The controversial move will see all headline acts shown on BBC Four instead of their previous home BBC Three, despite the channel not having been closed yet.
  • Mumford and Sons - Friday 28th August, 10:45pm BBC Four
  • Metallica - Saturday 29th August, 10:40pm BBC Four
  • The Libertines - Sunday 30th August, 10:30pm BBC Four
Other coverage will appear on the BBC Red Button and on the BBC iPlayer - this year's official broadcast partner of the festival. As in previous years, BBC coverage is based at the Reading site.

The change in coverage means they'll be less available in HD on regular TV platforms: BBC Four HD is not available in all areas on Freeview HD, and the Red Button service on Freeview, YouView, Sky, Freesat, and Virgin Media is only in standard definition. It's a far cry from two years ago when coverage was on the temporary BBC Red Button HD service and a year ago when coverage was universally available on BBC Three HD.

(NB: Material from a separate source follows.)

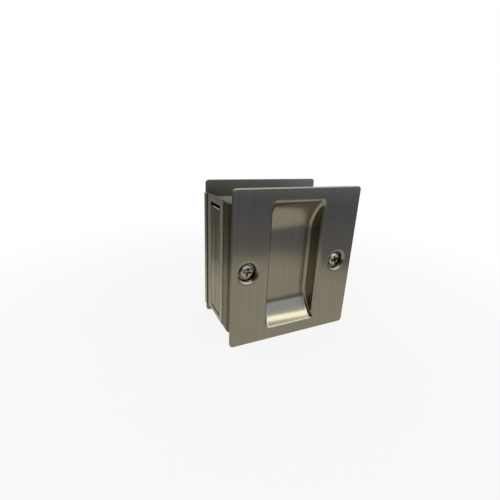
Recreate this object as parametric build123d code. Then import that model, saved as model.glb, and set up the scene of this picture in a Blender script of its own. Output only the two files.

Higher quality coverage may be available online via connected TV services, PCs*, mobiles and tablets, but this is mostly subject to the speed of your internet connection thanks to the BBC's adaptive bitrate streaming on iPlayer, although a516digital has seen the service delivering sub-SD full-screen images at times on an otherwise unused fibre-based broadband connection in a recent test, indicating your connection speed isn't the only factor, so there's no guarantee of the same image quality as regular broadcast HD.

BBC Three meanwhile will be broadcasting repeats. It's part of the BBC's move to redirect viewers to other BBC outlets ahead of the closure of the BBC Three broadcast channel, although the BBC is still waiting for the BBC Trust to give its final verdict at the end of the current second public consultation period. Critics say moves such as this confirm that the current consultation is a waste of time and that the BBC is just going through the obligatory motions ahead of the changes.

The BBC has been relunctant to say what will happen to coverage of music festivals such as Glastonbury and to the live Eurovision semi-finals once BBC Three TV closes.

*iPlayer is currently not supported on Windows 10.


  1. All of BBC4's coverage begins no earlier than 10.30pm, compared to it dominating primetime on BBC3 in previous years. Shows how they intend to treat the people neglected by axing BBC3 in the future, and actually highlights how BBC3 serves the audience in a way the commercial sector doesn't. The V Festival has been dumped by C4 and now barely gets any coverage from it's new broadcaster MTV.